A Gráfica do CCSP sempre foi povoada por profissionais capacitados, mas a infraestrutura foi envelhecendo. Havia limitações a variedade de serviços se comparado a gráficas particulares além da burocracia em se manter compras e contratos de manutenção. Então a ideia era que ela fosse parte do Educativo deixando de produzir impressos em massa e passando a ser um espaço de compartilhamento de conhecimento. Gente boa é que não faltava ali.

Então imagine um espaço com todos os equipamentos e pessoas para compartilhar seus saberes.
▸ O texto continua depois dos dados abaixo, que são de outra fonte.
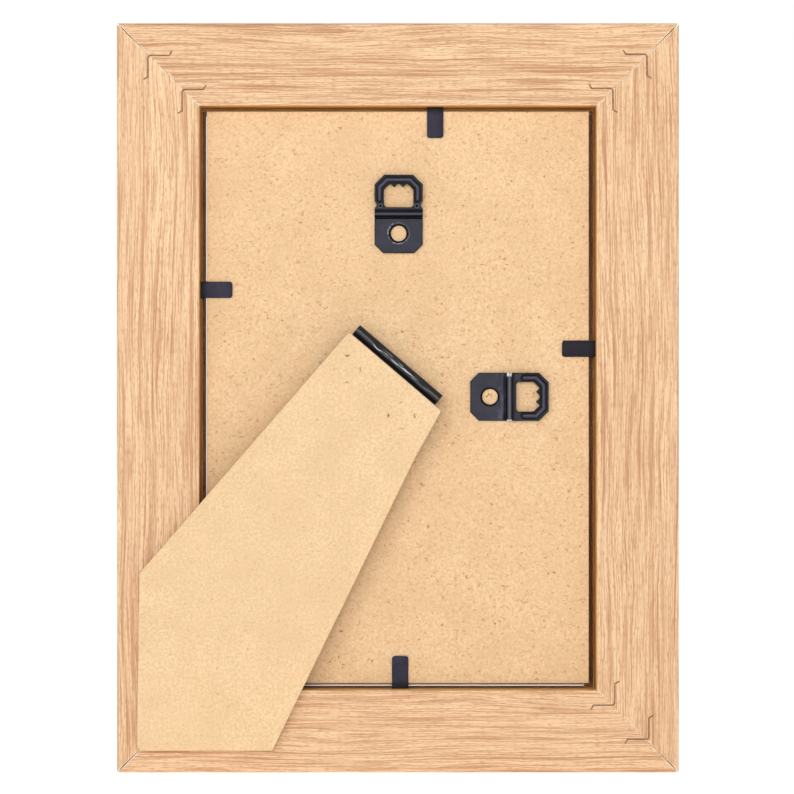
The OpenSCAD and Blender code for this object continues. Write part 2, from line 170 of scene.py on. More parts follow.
def build_world():
    """Soft light that is strongest in front of and behind the frame, on a plain white background."""
    world = bpy.data.worlds.new("studio")
    world.use_nodes = True
    bpy.context.scene.world = world
    tree = world.node_tree
    place = tree.nodes.new("ShaderNodeTexCoord")
    split = tree.nodes.new("ShaderNodeSeparateXYZ")
    facing = tree.nodes.new("ShaderNodeMath")
    facing.operation = "ABSOLUTE"
    lobe = tree.nodes.new("ShaderNodeMapRange")
    lobe.interpolation_type = "SMOOTHSTEP"
    for socket, value in zip(lobe.inputs[1:5], (SOFTBOX_EDGE, SOFTBOX_MIDDLE, FILL, FILL + SOFTBOX)):
        socket.default_value = value
    path = tree.nodes.new("ShaderNodeLightPath")
    shown = tree.nodes.new("ShaderNodeMix")
    shown.inputs["B"].default_value = 1.0
    tree.links.new(place.outputs["Generated"], split.inputs[0])
    tree.links.new(split.outputs["Y"], facing.inputs[0])
    tree.links.new(facing.outputs[0], lobe.inputs["Value"])
    tree.links.new(path.outputs["Is Camera Ray"], shown.inputs["Factor"])
    tree.links.new(lobe.outputs["Result"], shown.inputs["A"])
    tree.links.new(shown.outputs["Result"], tree.nodes["Background"].inputs["Strength"])
    tree.nodes["Background"].inputs["Color"].default_value = (1, 1, 1, 1)


def build_lamp(name, place, size, power):
    """A square softbox that points at the middle of the frame."""
    lamp = bpy.data.lights.new(name, "AREA")
    lamp.shape = "SQUARE"
    lamp.size = size
    lamp.energy = power
    obj = bpy.data.objects.new(name, lamp)
    obj.location = place
    obj.rotation_euler = (Vector((0, 0, HALF_H)) - Vector(place)).to_track_quat("-Z", "Y").to_euler()
    obj.visible_camera = False
    bpy.context.scene.collection.objects.link(obj)


def build_camera():
    """A camera square on to the back of the frame, as far away as a table-top picture is taken from."""
    camera = bpy.data.cameras.new("camera")
    view_w = 211.9 * MM
    distance = 0.7
    off_middle = 0.24 * MM
    camera.sensor_width = 36
    camera.lens = camera.sensor_width * distance / view_w
    obj = bpy.data.objects.new("camera", camera)
    obj.location = (off_middle, RAIL_BACK + distance, HALF_H + off_middle)
    obj.rotation_euler = (math.radians(90), 0, math.radians(180))
    bpy.context.scene.collection.objects.link(obj)
    bpy.context.scene.camera = obj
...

Era essa a ideia do Porão.

Um dos pontos que me surpreendeu nesse projeto foi o foco em deixar que a pessoa que frequentasse o espaço pudesse aprender sozinha, da maneira que achasse melhor, dentro das limitações e objetivos que tinha. É como se procurasse na Internet um tutorial para determinada questão. Claro que os mediadores estavam lá preparados para atender qualquer que fosse a dúvida, mas esse conceito de que as pessoas podem moldar suas próprias trajetórias de aprendizado e que o espaço só precisa disponibilizar recursos foi acima das minhas expectativas.

A gente pensa em oferecer oficinas pensando segundo o que achamos melhor ou que compreendemos demandas do público, mas permitir que as pessoas descobrissem por si próprias através de acesso a recursos criou alguns momentos que me fizeram pensar e refletir que a participação do público é também uma forma de autogestão.

Os frequentadores começaram a cuidar do lugar, tornaram-se mediadores não oficiais e o ponto alto foi quando propuseram entre si cursos sem qualquer interferência da instituição. Um frequentador percebeu uma certa demanda de outros frequentadores e ofereceu para compartilhar seu conhecimento. O espaço promovendo alteridade.